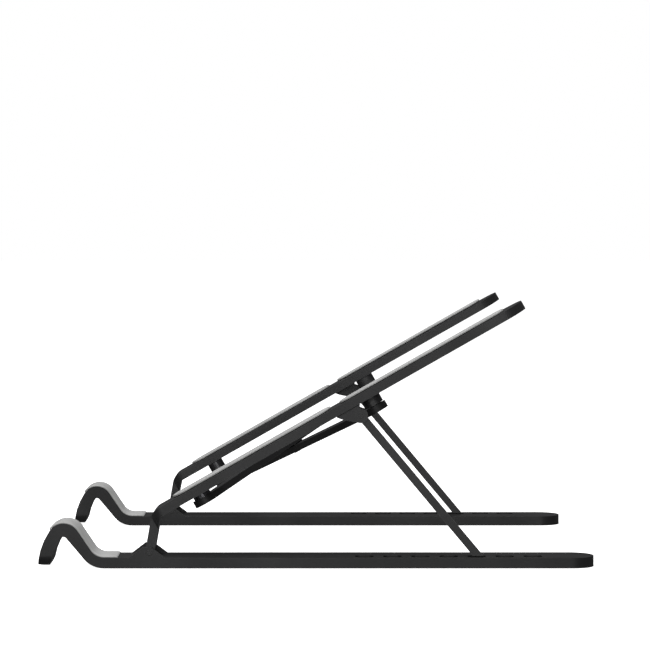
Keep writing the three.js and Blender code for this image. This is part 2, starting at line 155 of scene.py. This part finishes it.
def scaled(colour, factor):
    return tuple(c * factor for c in colour)


def painted_metal(name, colour, worn, roughness, grain=5200):
    """Bead-blasted metal under a thin satin black coat: fine grain, smudges, rubbed edges."""
    s = Surface(name, colour, roughness, specular=0.28)
    darker, lighter = scaled(colour, 0.82), scaled(colour, 1.2)
    cloudy = s.mix(s.to_range(s.noise(38, 4), 0, 1), darker, lighter)
    speckled = s.mix(s.to_range(s.noise(grain, 2), 0.0, 0.3, 0.55, 0.75), cloudy, worn)
    s.colour(s.mix(s.edges(0.45 * MM), speckled, worn))
    smudges = s.to_range(s.noise(22, 3), -0.05, 0.07)
    fine = s.to_range(s.noise(grain, 2), -0.04, 0.04)
    s.roughness(s.math("ADD", s.math("ADD", smudges, fine), roughness))
    s.bump(s.noise(grain, 3), 0.35, 0.03 * MM)
    return s.material


def rubbed_steel(name, colour, bright):
    """Black-oxide steel with faint turned lines, bright where it is rubbed."""
    s = Surface(name, colour, 0.38, metallic=0.85)
    lines = s.noise(1500, 2, s.stretched((1, 6, 1)))
    base = s.mix(s.to_range(lines, 0, 1), scaled(colour, 0.75), scaled(colour, 1.25))
    s.colour(s.mix(s.edges(0.3 * MM), base, bright))
    s.roughness(s.to_range(lines, 0.3, 0.46))
    s.bump(lines, 0.3, 0.02 * MM)
    return s.material


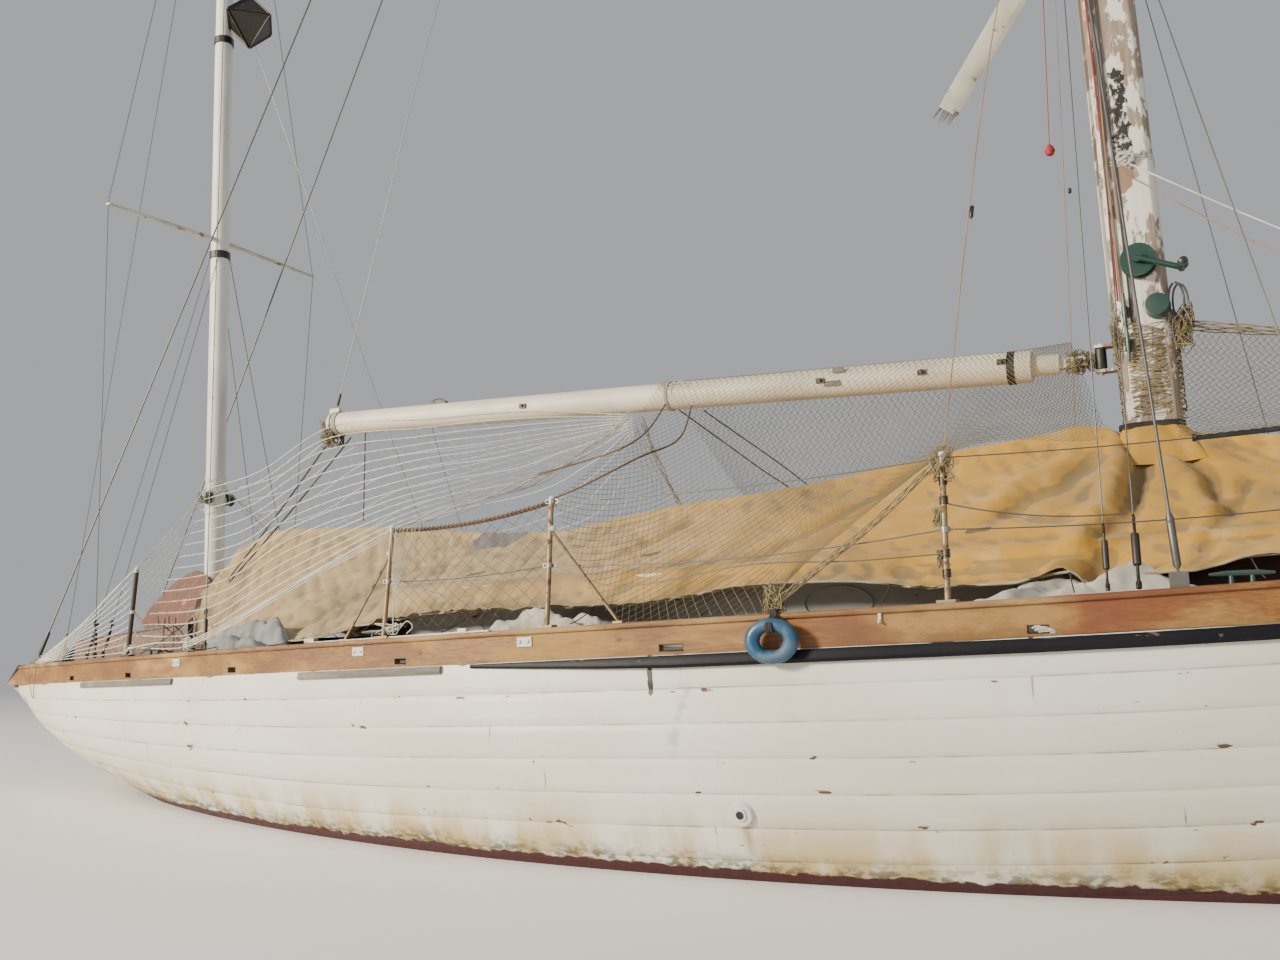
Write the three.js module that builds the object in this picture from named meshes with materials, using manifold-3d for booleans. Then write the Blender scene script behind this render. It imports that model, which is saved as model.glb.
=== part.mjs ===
// A wooden cruising yawl laid up afloat under a cover: two masts, long keel, counter stern.
// Millimetres. +X to the bow, +Y to port, +Z up. The origin is on the waterline, abreast the cockpit bulkhead.
import * as THREE from "three";
import { mergeVertices } from "three/addons/utils/BufferGeometryUtils.js";
import Module from "manifold-3d";

const wasm = await Module();
wasm.setup();

// Driving dimensions
const STERN = -7000,
  BOW = 6400,
  HALF_BEAM = 1679,
  STERN_HALF = 364,
  WIDEST_X = -650,
  BULWARK = 154,
  CAP_THICK = 28,
  CAP_WIDE = 92,
  CAP_OVER = 14,
  BULWARK_THICK = 44,
  DECK_THICK = 26,
  CAMBER = 62,
  SEAT = 0.3,
  MAIN_X = 1670,
  MAIN_RAKE = 1.1,
  MAIN_TOP = 15800,
  MAIN_FORE_AFT = 262,
  MAIN_ACROSS = 190,
  MIZZEN_X = -5150,
  MIZZEN_RAKE = 0.95,
  MIZZEN_TOP = 9900,
  MIZZEN_DIA = 150,
  BOOM_AFT_X = -3930,
  BOOM_AFT_Z = 2705,
  BOOM_FORE_Z = 2450,
  BOOM_DIA = 178,
  RUDDER_HEEL = [-3330, -1890],
  RUDDER_HEAD = [-4860, 950],
  CABIN_AFT = -2350,
  CABIN_FORE = 2600,
  CABIN_HIGH = 400,
  CABIN_THICK = 34,
  COVER_THICK = 14,
  CABIN_WELL_LOW = -250,
  HATCH_WELL_LOW = 300,
  WELL_ABOVE = 200,
  SCUPPER_LOW = 14,
  SCUPPER_HIGH = 44,
  SCUPPER_WIDE = 80,
  WIDE_SCUPPER = [-330, 120];

// Finishes: colour, roughness, metalness
const FINISH = {
  white_paint: [0xdcd9cc, 0.55, 0.0],
  antifouling: [0x6a2a22, 0.8, 0.0],
  varnish: [0xb07a45, 0.45, 0.0],
  dark_strake: [0x17181b, 0.6, 0.0],
  grey_strake: [0x77746a, 0.85, 0.0],
  navy_paint: [0x1c2740, 0.5, 0.0],
  teak: [0x8f8069, 0.85, 0.0],
  mahogany: [0x5a2418, 0.45, 0.0],
  cream_paint: [0xd9cfb4, 0.6, 0.0],
  pink_wood: [0xa58a7a, 0.8, 0.0],
  canvas: [0xd8b765, 0.9, 0.0],
  iron: [0x4a3128, 0.85, 0.2],
  bronze: [0x8a6a3a, 0.45, 0.8],
  steel: [0x9c9c98, 0.4, 0.9],
  galvanised: [0x6e706c, 0.6, 0.7],
  green_metal: [0x24463a, 0.5, 0.3],
  dark_metal: [0x2b2a28, 0.6, 0.5],
  blue_plastic: [0x1c74b0, 0.4, 0.0],
};

const root = new THREE.Group();
root.name = "yawl";

function node(name, shape, finish) {
  const [color, roughness, metalness] = FINISH[finish];
  const material = new THREE.MeshStandardMaterial({ color, roughness, metalness });
  material.name = finish;
  const mesh = new THREE.Mesh(shape.isBufferGeometry ? shape : geometryOf(shape), material);
  mesh.name = name;
  root.add(mesh);
}

// Geometry to solid and back

function solid(geometry) {
  const plain = new THREE.BufferGeometry();
  const source = geometry.index ? geometry.toNonIndexed() : geometry;
  plain.setAttribute("position", source.getAttribute("position").clone());
  const merged = mergeVertices(plain, 1e-3);
  const made = new wasm.Manifold(
    new wasm.Mesh({
      numProp: 3,
      vertProperties: merged.attributes.position.array,
      triVerts: new Uint32Array(merged.index.array),
    }),
  );
  return made;
}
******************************
AIM OF THE TASK — Everything from the first line through the line containing "return tuple(c * factor for c in colour)" should be quoted exactly, and nothing beyond it.

THE COMPLETED TASK —
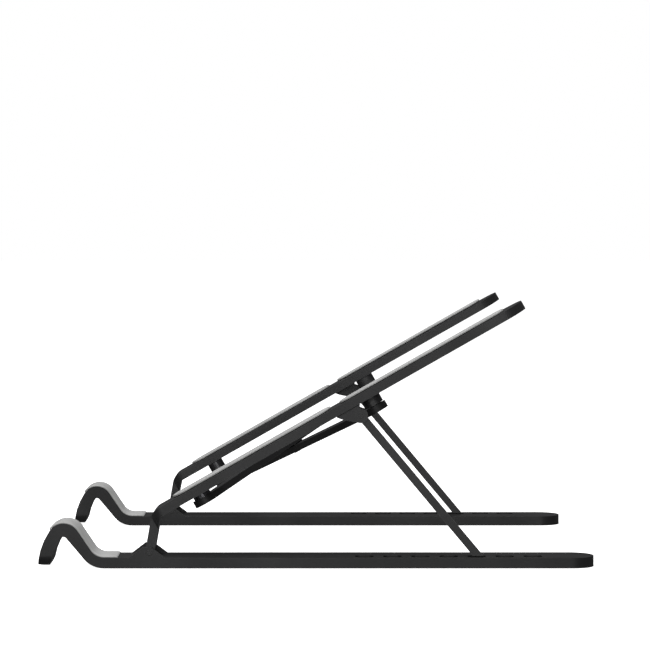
Keep writing the three.js and Blender code for this image. This is part 2, starting at line 155 of scene.py. This part finishes it.
def scaled(colour, factor):
    return tuple(c * factor for c in colour)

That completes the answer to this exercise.